At least some Democrats say they like the idea, though they’re wary of providing more ammunition to conspiracy theorists. Such ballot images are already available in some states, including some governed by Democrats. The fate of the proposal in Arizona is yet to be determined, but people are talking — even, in some cases, people who don’t often consider a bipartisan proposal.
That’s ultimately the news here -— that people are talking. It feels like an unexpected respite, even though it’s still true that our leaders aren’t having constructive conversations about any number of necessary election issues. Could this be a signal of … something? A crocus hinting of spring?
Once you start looking for bipartisan efforts, there are others. The Associated Press recently reported on a bipartisan movement across states to restore the voting rights of those convicted of felonies. For example, rights-restoration legislation recently signed into law in Minnesota received some bipartisan support. In Pennsylvania, observers are anticipating a legislative package on elections that could win bipartisan support, though details of one haven’t yet emerged publicly.
Going back further, in 2021, Republican state lawmakers and a Democratic governor negotiated a fraught path to passage of a bipartisan overhaul of Kentucky’s election laws and have since responded to many interested parties asking how they managed that. And on the federal level, Congress last year updated the Electoral Count Act, a dusty, moldy statute whose faults came into sharp relief after the 2020 election.
The Bipartisan Policy Center’s Matthew Weil and Sarah Walker reeled off a short list of other examples, including the expansion of early voting access, ballot curing, and ballot tracking in multiple states. “Obviously, the Bipartisan Policy Center doesn’t think that it’s crazy to think bipartisanship can work,” Weil pointed out, adding what, for him, is something of a refrain: “Election policy is more durable if it’s bipartisan.”
Weil and Walker noted that sometimes, the election issues that get bipartisan support aren’t the ones that get the most attention. In other words, Walker said, there’s room for compromise — but maybe not on what she described as “the flashy items” that engage the vast majority of the public.
And you thought 2016 was a bad year for political forecasting! In 1860, Broughton’s Monthly Planet Reader and Astrological Journal published the astrological charts of all four presidential candidates: In June, Constitutional Union candidate John Bell; in August, Northern Democratic candidate Stephen Douglas; in September, Republican candidate Abraham Lincoln; and in October, Southern Democratic candidate John Breckinridge. Using the charts, the author predicted that Douglas was most likely to become president. Lincoln, he wrote, was “very much esteemed among the poorer classes of people” but was ultimately unlikely to prevail, as he had “rather unfortunate” astrological characteristics. Among them: “his mental abilities are not of the highest order.”
New From Votebeat
From Votebeat Arizona: A bill to enable do-it-yourself election audits sparks rare bipartian interest in Arizona.
From Votebeat Michigan: Before canceling 100,000 voter registrations, Michigan officials call on community groups and clerks to double-check their lists
From Votebeat Texas: Texas Senate passes bill to make illegal voting a felony again
In Other Voting News
- Ohio on Friday became the latest state to announce its withdrawal from a multistate coalition states use to clean voter rolls.
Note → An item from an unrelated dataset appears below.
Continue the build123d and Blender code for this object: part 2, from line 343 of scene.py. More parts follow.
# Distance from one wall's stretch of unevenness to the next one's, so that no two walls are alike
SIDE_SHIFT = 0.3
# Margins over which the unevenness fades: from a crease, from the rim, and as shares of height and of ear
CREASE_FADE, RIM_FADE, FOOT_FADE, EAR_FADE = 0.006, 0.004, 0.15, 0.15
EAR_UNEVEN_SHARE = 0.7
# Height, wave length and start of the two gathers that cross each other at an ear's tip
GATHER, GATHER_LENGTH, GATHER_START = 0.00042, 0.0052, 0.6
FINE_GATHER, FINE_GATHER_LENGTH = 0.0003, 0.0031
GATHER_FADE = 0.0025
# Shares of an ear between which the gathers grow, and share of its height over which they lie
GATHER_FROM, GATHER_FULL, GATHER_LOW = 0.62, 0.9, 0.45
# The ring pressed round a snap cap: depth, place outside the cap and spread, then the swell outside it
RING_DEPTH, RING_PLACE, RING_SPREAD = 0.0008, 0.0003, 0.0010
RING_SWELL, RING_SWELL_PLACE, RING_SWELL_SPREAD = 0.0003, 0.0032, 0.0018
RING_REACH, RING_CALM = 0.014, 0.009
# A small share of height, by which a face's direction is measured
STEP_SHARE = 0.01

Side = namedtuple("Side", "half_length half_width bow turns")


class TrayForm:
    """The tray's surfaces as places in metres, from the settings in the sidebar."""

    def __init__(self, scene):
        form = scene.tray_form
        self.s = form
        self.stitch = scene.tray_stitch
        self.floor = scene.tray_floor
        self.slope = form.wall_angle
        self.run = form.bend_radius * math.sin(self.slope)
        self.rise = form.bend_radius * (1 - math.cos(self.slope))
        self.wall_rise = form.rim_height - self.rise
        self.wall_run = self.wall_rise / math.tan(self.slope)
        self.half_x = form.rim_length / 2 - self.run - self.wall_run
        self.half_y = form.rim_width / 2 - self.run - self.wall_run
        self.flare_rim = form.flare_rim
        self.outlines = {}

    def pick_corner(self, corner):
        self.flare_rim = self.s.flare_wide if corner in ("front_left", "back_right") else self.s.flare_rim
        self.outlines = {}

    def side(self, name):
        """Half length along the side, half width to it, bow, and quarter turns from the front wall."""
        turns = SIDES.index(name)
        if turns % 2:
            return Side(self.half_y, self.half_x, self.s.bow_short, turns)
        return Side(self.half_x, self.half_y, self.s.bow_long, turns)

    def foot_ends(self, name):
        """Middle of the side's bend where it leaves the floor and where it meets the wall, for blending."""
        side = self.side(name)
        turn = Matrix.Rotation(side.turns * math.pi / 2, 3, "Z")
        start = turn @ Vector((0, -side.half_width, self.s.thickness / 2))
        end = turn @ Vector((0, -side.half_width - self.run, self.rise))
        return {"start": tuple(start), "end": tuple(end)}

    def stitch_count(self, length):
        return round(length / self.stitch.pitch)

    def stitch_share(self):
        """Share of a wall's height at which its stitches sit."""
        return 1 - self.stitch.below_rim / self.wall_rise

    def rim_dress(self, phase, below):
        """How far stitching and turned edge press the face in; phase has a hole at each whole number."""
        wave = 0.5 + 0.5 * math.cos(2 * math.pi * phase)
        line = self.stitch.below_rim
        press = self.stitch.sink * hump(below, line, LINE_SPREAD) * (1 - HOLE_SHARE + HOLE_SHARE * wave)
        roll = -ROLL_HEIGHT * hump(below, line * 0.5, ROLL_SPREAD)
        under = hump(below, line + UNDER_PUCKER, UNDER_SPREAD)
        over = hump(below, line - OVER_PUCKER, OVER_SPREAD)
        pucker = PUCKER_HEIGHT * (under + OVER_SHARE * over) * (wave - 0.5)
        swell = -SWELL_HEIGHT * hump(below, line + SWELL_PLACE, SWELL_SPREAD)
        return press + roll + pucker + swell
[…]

Secretary of State Frank LaRose’s decision came after the board of the Electronic Registration Information Center, or ERIC, on Friday decided against a series of changes to the group’s requirements and governance LaRose said would make the organization less partisan. Five other Republican-led states — Louisiana, Alabama, West Virginia, Florida, and Missouri — had already withdrawn. The disputes also led David Becker, who helped create ERIC, to decline renomination to his board position as a non-voting member. Supporters of the organization, including some Republican secretaries of state, say it is a powerful tool for keeping voter rolls updated and battling voter fraud, and there is no viable alternative. ERIC has been the subject of baseless far-right conspiracy theories for more than a year, and other states, including Texas, have legislation pending that could require them to withdraw.
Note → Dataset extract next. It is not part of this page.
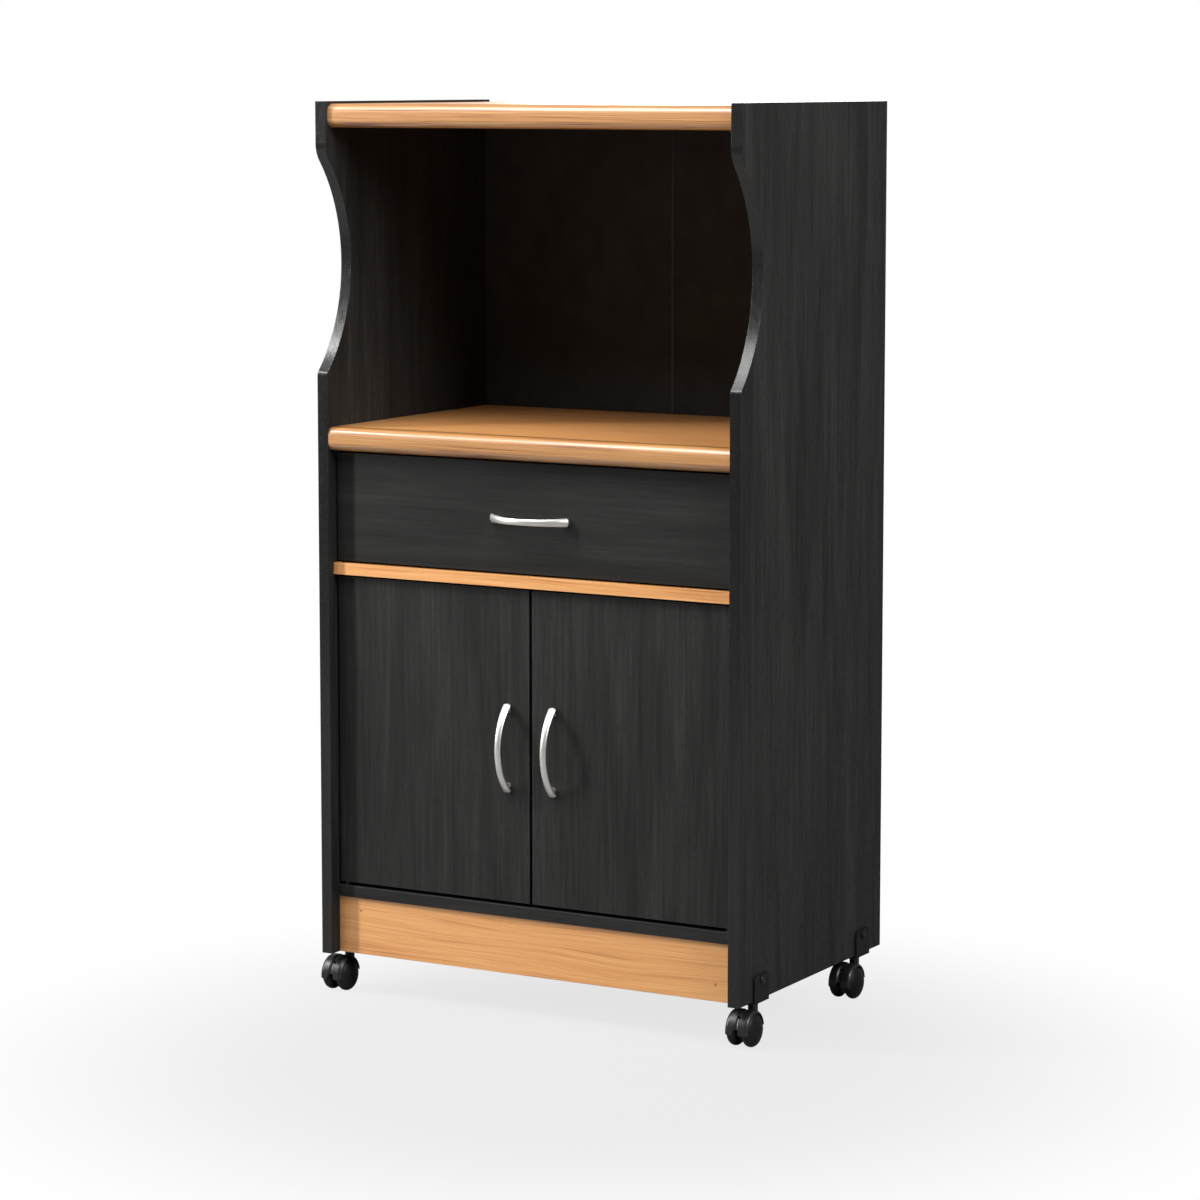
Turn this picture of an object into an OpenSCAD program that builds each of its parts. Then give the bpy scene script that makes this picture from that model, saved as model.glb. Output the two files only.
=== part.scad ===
// Mobile microwave cart. Two side panels with a swept cut-out at the front carry a top
// board, a worktop, a divider and a bottom board. One drawer runs on roller runners
// under the worktop, two inset doors turn on pins below it, and the cart stands on
// four swivelling twin-wheel casters held by brackets under the side panels.
// Units are millimetres. +Z is up, the front faces -Y and +X is the right-hand side.
// The origin is on the floor, below the middle of the whole outline.

/* [Cabinet] */
// Width over the outer faces of the side panels
body_w = 610; // [500:1:740]
// Depth of the side panels, front edge to back edge
body_d = 400; // [330:1:480]
// Height of the side panels, without the casters
body_h = 1100; // [900:1:1320]
// Thickness of the laminated boards
board_t = 15; // [14:0.5:19]
// Thickness of the hardboard back
back_t = 3; // [2:0.5:5]

/* [Levels] */
// Height of the plinth, up to the underside of the bottom board
plinth_h = 74; // [60:1:110]
// Clear height of the cupboard
cupboard_h = 407; // [320:1:480]
// Clear height between the divider and the worktop nosing
drawer_bay_h = 145; // [130:1:180]
// Height of the two rounded nosings
nosing_h = 30; // [24:1:38]
// How far the top board lies below the top of the side panels
top_drop = 3; // [0:0.5:10]
// Height of the loose shelf's underside above the bottom board
shelf_lift = 180; // [120:1:240]

/* [Setbacks behind the front edges of the side panels] */
// Front of the top nosing
top_setback = 4.5; // [0:0.5:12]
// Front of the worktop nosing
worktop_setback = 0.5; // [0:0.5:12]
// Front edge of the divider
divider_setback = 11; // [4:0.5:16]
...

- A new Republican majority on the North Carolina Supreme Court appears inclined to overturn an earlier ruling on redistricting, a change in direction that would leave the GOP with the power to draw more favorable political maps, Politico reported. The court is also reconsidering a recent decision on voter identification requirements. Both cases were narrowly decided, with Democratic justices in the majority, before Republicans flipped two seats in the 2022 election, the Wall Street Journal reported.
- Our partners at the Texas Tribune have a stunning story about a justice of the peace in Texas who was thrice caught up in Attorney General Ken Paxton’s election crime investigation until judges intervened. He hadn’t, it turns out, committed any crimes.
- In other Texas news: Jane Nelson was confirmed by the state’s Senate as secretary of state, a victory for Texas Gov. Greg Abbott, whose last three nominees failed to win confirmation.
- Wyoming Secretary of State Chuck Gray — a noted election conspiracy theorist — has removed a section of election security facts and FAQs from his website, reports WyoFile. They were placed there by his predecessor, Ed Buchanan, and aimed at unraveling “the various myths about the insufficiencies and inaccuracies in Wyoming’s election process.” The page is archived here.
- As counties and states grapple with how to protect students in the age of mass shootings, many are banning the use of schools as polling places. A bill in Idaho would allow for remote learning or giving students the day off.
- The city of Honolulu, Hawaii, has banned guns in “sensitive places,” a list that includes polling places. The mayor is likely to sign the bill.